Mab wasn't like my mother, Tatiana, the Seelie Queen. She couldn’t give a rat's ass about the Fae in the human world as long as they weren’t causing trouble in the Underground. Besides, she was too busy trying to find ways around the newly formed Council that was blocking her every move in regards to the Kingdom.
In that way Mab was the better Queen, the better ruler. She didn't overstep her bounds, and she cared more for her people's safety than her own. If the government knew that she was here now they would be scrambling over themselves to capture her. She would be great leverage in getting their little registration thing going.
The fact that they hadn’t tried to capture me showed that at least they had some brains in their head when it came to the Fae. They wanted me on their side and knew that taking me would cause uproar. It was pretty ridiculous in my opinion, even though Chess had been the one that had given his life to save them, I was still the one they revered and sometimes to my chagrin, feared.
I suppose it was better for them to fear me than hate me.
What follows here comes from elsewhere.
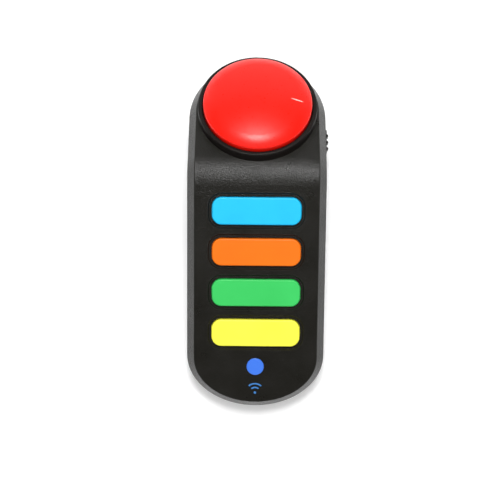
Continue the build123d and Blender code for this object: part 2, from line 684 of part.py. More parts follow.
switch_ribs = [
    tile(
        switch_side.offset(rib_back),
        (recess_centre[0] + s * SWITCH_BOARD_LENGTH / 2, 0),
        (SWITCH_RIB_THICKNESS, SWITCH_HEIGHT + 3),
        0,
        CAVITY_HALF + 1 - rib_back,
    )
    for s in LEFT_AND_RIGHT
]
switch_board_block = tile(
    switch_side.offset(SWITCH_BOARD_BACK),
    recess_centre,
    (SWITCH_BOARD_LENGTH, SWITCH_HEIGHT + 4),
    0,
    BOARD_THICKNESS,
)
foot_recesses = discs(ground, foot_spots, FOOT_RADIUS + FIT, BASE_Z - 1, BASE_Z + FOOT_RECESS)

with BuildPart() as tongue:
    add(tongue_outside)
    add(tongue_inside, mode=Mode.SUBTRACT)

with BuildPart() as bottom_shell:
    add(base_body)
    add(base_cavity, mode=Mode.SUBTRACT)
    add(under_parting, mode=Mode.INTERSECT)
    add(tongue.part)
    add(bottom_post_rods)
    add(base_body, mode=Mode.INTERSECT)
    add(tub_outside)
    add(opening, mode=Mode.SUBTRACT)
    add(tub_inside, mode=Mode.SUBTRACT)
    add(latch_opening, mode=Mode.SUBTRACT)
    add(finger_scoop, mode=Mode.SUBTRACT)
    add(hinge_windows, mode=Mode.SUBTRACT)
    add(tab_slots, mode=Mode.SUBTRACT)
    add(switch_ribs)
    add(switch_board_block, mode=Mode.SUBTRACT)
    add(knob_recess, mode=Mode.SUBTRACT)
    add(knob_slot, mode=Mode.SUBTRACT)
    add(counterbores, mode=Mode.SUBTRACT)
    add(clearance_holes, mode=Mode.SUBTRACT)
    add(foot_recesses, mode=Mode.SUBTRACT)
finish(bottom_shell, "bottom_shell")

with BuildPart() as rubber_feet:
    with BuildSketch(ground):
        with Locations(*foot_spots):
            Circle(FOOT_RADIUS)
    extrude(amount=FOOT_PROUD + FOOT_RECESS)
    fillet(rubber_feet.edges().group_by(Axis.Z)[0], FOOT_FILLET)
finish(rubber_feet, "rubber_feet")

# --- Collar round the dome, with its bosses for the chassis ---------------------------------------
with BuildPart() as buzzer_collar:
    with BuildSketch(head_section):
        with BuildLine():
            Polyline(
                (COLLAR_BORE, COLLAR_HEIGHT),
                (COLLAR_RADIUS - COLLAR_DRAFT, COLLAR_HEIGHT),
                (COLLAR_RADIUS, -COLLAR_SEAT),
                (SPIGOT_RADIUS, -COLLAR_SEAT),
                (SPIGOT_RADIUS, -SPIGOT_DEPTH),
                (SPIGOT_RADIUS - SPIGOT_THICKNESS, -SPIGOT_DEPTH),
                (SPIGOT_RADIUS - SPIGOT_THICKNESS, LEDGE_TOP - LEDGE_THICKNESS),
                (LEDGE_RADIUS, LEDGE_TOP - LEDGE_THICKNESS),
                (LEDGE_RADIUS, LEDGE_TOP),
                (COLLAR_BORE, LEDGE_TOP),
                close=True,
            )
        make_face()
    revolve(axis=head_axis)
    rims = buzzer_collar.edges().filter_by(GeomType.CIRCLE)
    fillet(rims.sort_by(head_axis)[-2:], COLLAR_EDGE_FILLET)
    with BuildSketch(head.offset(-WALL - FIT)):
        with PolarLocations(SPIGOT_RADIUS + HOOK_REACH - HOOK_ROOT / 2, HOOK_COUNT, start_angle=45):
            Rectangle(HOOK_ROOT, HOOK_WIDTH)
    extrude(amount=-HOOK_HEIGHT)
    with BuildSketch(head.offset(CHASSIS_TOP)):
        with Locations(*ring_spots(BOSS_CIRCLE, 90)):
            Circle(BOSS_RADIUS)
    extrude(amount=LEDGE_TOP - LEDGE_THICKNESS / 2 - CHASSIS_TOP)
    with BuildSketch(head.offset(CHASSIS_TOP)):
        with Locations(*ring_spots(BOSS_CIRCLE, 90)):
            Circle(SMALL_SCREW_RADIUS + PILOT_GAP)
    extrude(amount=6, mode=Mode.SUBTRACT)
finish(buzzer_collar, "buzzer_collar")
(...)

I hadn’t done much in the aspect of things to cause any hatred. I hadn't done much of anything since I’d left. I had pretty much practiced my magic and tried to avoid my mothers’. The human one kept trying to get me more involved with the Fae community while the other one kept trying to call me through the mirror. I had them covered unless I needed them. Last time I had a mirror call from her it hadn’t ended so well for either of us.
“But like I was saying,” Mab continued as she walked across the green grass in front of the throne before kneeling down to where the other Fae had laid gifts and flowers, “I told you what you were in for before you gave your magic to that feline. It won't get any better.” She glanced up at me seriousness on her face before she focused her attention back to the ground. She placed her hand on the ground. A glittery blue energy spread out from it and into the ground, and when she lifted her hand a single white rose lay its place.
“I don’t expect it to,” I replied to her, my awe of her skill masterfully masked.
“If you say so,” she shrugged and then stood from the ground and dusted off her knees
, “Now, how are you going to get our boys back?”
My eyebrows scrunched together as I stared at her. “What do you mean get them back? They're dead. There is no getting them back.”
“Dead and dead are two different things. You sent them back to where they came from, right?”
“Yeah, that's what the spell was supposed to do. Send the Shadows back to where they belong.”
“And where exactly do the Shadows belong?” Mab crossed her arms over her chest and waited like a patient teacher. I really wished people would stop asking questions they already knew the answers to. It would be so much easier if they would just tell me what they knew right away instead of making me run around like a chicken with its head cut off trying to figure out on my own.
“Shadows go to the Shadow Realm, and that means they're not dead. They're just…” she fluttered her hand in the air, “…misplaced.”
I stared in disbelief, “Misplaced? Is that what you call it?”
When I had done the spell given to me by my Seelie mother I'd expected myself to go with the Shadows if I didn't have the strength to keep my feet planted firmly on the ground. It was the Shadow man who had the last laugh, though. Chess’ blood had been on my hands when I had cast the spell, making it so that he was the sacrifice instead of myself. The spell had done its job. It got rid of the Shadow man and took Chess with him, leaving me in a devastated state.
I was still trying to get used to the idea that Chess and Dorian were both gone. Dorian and I hadn’t exactly seen eye-to-eye at the end, and I had pretty much broken his heart, but that I didn't mean I wanted him stuck in the Shadow Realm forever. It wasn't something I would wish on anybody, except the Shadow man since I had sent him there. If Mab thought that I was going to scramble all over myself because she gave me some kind of cryptic message about them not being dead she had another thing coming.